Is it just a matter of wanting this all hidden from view?

THespos
05-22-2006, 06:02 PM
I'm more concerned for the anti-backflow / vacuum break side of the valve. If that part's under water, would that potentially allow water to backflow into the house potable system?

Not sure what code is in San Francisco, but backflow prevention devices are code here on Long Island. We've got double-check valves here. Do you have one on the line that feeds the manifold?

I really haven't done too many systems off Long Island, so I'm not sure what other backflow prevention devices are out there. If you do have a double-check valve, though, I wouldn't worry.

enipla
05-22-2006, 07:03 PM
If that part's under water, would that potentially allow water to backflow into the house potable system?Note sure what to say here. Sounds like you have backflow prevention on each valve? The way we did it (code at the time) was to put a double backflow system on the main incoming line. I seem to remember that valves with backflow preventers are sold, but not sure.
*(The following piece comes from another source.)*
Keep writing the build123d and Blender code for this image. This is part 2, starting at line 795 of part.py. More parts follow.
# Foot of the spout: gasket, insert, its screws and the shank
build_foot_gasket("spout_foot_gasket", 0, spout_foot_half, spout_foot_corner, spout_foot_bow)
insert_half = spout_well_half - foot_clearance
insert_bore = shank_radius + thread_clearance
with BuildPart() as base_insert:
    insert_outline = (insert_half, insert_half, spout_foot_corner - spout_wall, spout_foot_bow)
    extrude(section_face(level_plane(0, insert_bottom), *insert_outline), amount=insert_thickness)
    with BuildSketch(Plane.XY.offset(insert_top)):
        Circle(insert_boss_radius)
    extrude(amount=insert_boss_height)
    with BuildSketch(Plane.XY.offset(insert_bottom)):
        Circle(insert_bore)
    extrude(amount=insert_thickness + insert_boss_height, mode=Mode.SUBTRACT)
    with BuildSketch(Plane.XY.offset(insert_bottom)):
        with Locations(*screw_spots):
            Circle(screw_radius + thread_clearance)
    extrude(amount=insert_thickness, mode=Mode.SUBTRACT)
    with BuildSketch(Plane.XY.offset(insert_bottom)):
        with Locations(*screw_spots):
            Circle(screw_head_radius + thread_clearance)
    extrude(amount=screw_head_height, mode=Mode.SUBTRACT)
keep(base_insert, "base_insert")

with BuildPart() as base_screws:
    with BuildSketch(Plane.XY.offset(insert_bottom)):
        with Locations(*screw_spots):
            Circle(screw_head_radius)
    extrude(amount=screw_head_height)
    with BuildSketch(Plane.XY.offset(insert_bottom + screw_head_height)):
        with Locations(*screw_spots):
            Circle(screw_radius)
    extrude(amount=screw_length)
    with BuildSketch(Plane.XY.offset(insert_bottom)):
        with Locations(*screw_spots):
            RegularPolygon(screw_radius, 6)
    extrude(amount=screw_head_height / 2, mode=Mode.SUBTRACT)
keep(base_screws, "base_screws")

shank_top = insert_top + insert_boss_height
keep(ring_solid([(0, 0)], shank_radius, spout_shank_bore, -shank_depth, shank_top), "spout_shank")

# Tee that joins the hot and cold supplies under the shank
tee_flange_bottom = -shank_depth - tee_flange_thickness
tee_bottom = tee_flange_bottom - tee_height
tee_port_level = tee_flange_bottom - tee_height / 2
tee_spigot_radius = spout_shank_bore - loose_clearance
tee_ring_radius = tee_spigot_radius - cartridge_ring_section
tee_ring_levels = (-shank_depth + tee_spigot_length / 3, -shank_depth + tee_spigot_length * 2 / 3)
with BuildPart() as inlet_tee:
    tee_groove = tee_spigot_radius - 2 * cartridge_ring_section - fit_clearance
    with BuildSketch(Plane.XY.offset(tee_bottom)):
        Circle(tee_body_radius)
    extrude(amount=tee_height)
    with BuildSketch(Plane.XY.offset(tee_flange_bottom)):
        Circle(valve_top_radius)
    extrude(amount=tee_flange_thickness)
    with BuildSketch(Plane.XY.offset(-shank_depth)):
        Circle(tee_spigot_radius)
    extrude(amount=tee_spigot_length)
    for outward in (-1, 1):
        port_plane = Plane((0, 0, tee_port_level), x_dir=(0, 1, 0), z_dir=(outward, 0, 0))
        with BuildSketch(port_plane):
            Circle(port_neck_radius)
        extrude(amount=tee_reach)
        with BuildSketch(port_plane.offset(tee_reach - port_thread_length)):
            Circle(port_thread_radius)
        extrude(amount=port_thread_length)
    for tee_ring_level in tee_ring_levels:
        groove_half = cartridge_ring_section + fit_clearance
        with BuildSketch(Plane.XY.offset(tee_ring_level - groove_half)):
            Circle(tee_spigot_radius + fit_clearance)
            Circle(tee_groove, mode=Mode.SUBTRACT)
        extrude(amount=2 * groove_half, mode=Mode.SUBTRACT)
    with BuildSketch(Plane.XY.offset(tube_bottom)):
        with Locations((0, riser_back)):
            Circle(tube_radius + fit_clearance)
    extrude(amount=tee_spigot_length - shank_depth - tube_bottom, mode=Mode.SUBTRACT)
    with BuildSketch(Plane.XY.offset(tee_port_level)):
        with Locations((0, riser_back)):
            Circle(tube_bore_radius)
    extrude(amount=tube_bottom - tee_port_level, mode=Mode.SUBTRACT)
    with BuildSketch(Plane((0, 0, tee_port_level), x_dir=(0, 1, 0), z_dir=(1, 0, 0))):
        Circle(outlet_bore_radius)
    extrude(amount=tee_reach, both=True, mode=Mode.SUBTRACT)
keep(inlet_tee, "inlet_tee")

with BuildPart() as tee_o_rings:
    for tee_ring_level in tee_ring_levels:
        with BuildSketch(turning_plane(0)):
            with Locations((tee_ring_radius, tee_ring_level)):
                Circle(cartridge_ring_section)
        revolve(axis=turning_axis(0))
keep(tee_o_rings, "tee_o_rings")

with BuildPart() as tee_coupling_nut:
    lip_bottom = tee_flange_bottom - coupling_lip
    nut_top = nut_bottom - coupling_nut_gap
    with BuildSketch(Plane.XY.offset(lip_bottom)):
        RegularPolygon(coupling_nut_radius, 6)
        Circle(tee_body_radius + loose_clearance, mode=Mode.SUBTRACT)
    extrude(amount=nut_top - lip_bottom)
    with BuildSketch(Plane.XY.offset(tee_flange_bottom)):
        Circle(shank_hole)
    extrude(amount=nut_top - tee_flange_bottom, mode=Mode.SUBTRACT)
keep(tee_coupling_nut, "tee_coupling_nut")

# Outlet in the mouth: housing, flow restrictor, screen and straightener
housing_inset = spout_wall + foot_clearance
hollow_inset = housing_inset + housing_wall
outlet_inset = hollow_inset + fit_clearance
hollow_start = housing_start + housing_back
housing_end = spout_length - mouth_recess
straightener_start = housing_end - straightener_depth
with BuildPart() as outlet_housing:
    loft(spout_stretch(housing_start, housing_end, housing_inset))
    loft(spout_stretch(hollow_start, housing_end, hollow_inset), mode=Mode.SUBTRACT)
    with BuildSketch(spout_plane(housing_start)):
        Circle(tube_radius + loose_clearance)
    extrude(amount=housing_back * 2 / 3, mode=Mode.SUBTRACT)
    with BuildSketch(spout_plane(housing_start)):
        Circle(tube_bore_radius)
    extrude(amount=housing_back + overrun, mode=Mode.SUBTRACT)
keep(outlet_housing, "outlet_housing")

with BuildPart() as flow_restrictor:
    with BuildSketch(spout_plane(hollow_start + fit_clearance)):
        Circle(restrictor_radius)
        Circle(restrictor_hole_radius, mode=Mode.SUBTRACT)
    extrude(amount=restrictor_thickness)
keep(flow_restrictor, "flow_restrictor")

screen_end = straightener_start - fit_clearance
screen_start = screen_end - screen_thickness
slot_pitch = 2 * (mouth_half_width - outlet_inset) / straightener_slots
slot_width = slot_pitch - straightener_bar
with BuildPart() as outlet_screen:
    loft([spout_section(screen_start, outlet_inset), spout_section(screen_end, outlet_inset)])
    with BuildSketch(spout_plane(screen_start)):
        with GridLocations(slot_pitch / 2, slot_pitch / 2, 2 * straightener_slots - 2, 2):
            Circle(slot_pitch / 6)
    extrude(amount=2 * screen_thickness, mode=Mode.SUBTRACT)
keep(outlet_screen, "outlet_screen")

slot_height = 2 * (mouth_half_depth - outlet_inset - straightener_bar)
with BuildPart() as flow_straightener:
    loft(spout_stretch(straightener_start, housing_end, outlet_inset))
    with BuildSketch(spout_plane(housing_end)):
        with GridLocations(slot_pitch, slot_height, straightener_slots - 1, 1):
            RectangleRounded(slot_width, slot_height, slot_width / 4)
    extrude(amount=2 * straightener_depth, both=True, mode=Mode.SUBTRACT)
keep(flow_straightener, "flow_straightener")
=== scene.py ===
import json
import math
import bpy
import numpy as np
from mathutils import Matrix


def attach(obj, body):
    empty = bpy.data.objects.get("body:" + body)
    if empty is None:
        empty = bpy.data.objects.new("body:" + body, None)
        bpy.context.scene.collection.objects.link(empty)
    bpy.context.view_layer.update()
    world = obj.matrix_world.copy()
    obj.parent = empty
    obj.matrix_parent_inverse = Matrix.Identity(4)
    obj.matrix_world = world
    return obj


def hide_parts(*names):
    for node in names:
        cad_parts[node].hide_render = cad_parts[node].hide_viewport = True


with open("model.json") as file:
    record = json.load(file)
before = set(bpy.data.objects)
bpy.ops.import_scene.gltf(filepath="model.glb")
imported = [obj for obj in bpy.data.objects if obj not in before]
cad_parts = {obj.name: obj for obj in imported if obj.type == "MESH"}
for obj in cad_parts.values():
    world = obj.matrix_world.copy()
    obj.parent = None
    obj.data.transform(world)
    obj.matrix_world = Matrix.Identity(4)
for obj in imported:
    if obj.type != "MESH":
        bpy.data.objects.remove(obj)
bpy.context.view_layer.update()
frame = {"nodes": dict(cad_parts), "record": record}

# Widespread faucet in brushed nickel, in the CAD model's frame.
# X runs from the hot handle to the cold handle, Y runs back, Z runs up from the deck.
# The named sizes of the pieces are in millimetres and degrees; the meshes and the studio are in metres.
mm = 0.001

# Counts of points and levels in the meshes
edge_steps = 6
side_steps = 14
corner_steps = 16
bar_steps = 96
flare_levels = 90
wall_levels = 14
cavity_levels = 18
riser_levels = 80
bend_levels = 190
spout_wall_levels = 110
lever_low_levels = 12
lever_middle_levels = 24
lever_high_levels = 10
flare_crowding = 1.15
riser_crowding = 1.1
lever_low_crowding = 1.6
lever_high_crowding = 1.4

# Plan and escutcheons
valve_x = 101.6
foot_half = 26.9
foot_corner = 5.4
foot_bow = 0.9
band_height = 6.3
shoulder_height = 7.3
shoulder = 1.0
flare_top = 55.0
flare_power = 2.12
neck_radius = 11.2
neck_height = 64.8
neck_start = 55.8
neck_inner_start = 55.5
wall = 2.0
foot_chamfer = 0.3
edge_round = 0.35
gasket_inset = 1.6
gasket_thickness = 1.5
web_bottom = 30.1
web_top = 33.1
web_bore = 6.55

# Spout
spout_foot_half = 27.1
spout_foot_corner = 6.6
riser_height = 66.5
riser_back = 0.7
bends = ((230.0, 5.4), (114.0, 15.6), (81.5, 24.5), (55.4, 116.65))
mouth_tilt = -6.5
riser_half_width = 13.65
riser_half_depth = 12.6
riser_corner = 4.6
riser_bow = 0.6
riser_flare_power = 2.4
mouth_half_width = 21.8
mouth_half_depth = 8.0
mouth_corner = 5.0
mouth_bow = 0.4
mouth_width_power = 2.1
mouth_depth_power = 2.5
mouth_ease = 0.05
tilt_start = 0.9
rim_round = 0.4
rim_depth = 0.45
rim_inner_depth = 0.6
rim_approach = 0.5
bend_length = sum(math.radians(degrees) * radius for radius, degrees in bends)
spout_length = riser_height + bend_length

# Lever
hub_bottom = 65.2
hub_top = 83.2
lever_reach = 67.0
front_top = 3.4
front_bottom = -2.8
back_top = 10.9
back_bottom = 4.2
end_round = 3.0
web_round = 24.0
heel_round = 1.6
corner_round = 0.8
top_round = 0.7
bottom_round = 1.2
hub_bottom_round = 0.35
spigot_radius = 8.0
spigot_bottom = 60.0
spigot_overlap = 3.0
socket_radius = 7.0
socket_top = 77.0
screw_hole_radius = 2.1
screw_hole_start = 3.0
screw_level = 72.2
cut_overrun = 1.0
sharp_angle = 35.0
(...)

Whats the make/model of the valve?

Oddly, I did have one valve with a stripped bleed screw, and I had to do a head-swap on it, as it was the threads in the valve body that were stripped. This failure was pretty obvious as it started squirting when the supply valve was opened and that zone spontaneously started spraying.Good call on THespos part.

Also, the good news is that since you put it in gotpasswords you'll be in a better position to work on it. I worked for three companies (one I owned) as designer, installer and maintenece/repair. For the most part, I always found it was easier to bite the bullet and pull the valve box for the repair you are trying to do. It's a real drag to dick around with it for an hour, only to realize it would have just been easier to dig up the box and do it.

Is it just a matter of wanting this all hidden from view?Partly, I suppose. And I'm sure it's against code. There are also other reasons. Many systems have at least two valve boxes. A properly installed underground box should last years and years (with the occasional fail). Usually, the parts that fail are the solinoid or valve diaframm. All easily replacable from a box.

IMHO, a glued-together manifold is a remarkably bad idea. Threaded manifolds offer additional flexibility in repairs, hold together just as well as glued manifolds, and involve fewer parts. Fewer parts = fewer things to go wrong.We will have to agree to disagree. I used the threaded, (Greenlawn?) tee's and had nothing but problems with them. A properly built manifold made of glued PVC becomes one part. You still need to screw the valves into the tees (limiting the point of failure), but a poorly glued PVC joint will fail when you charge it; or never.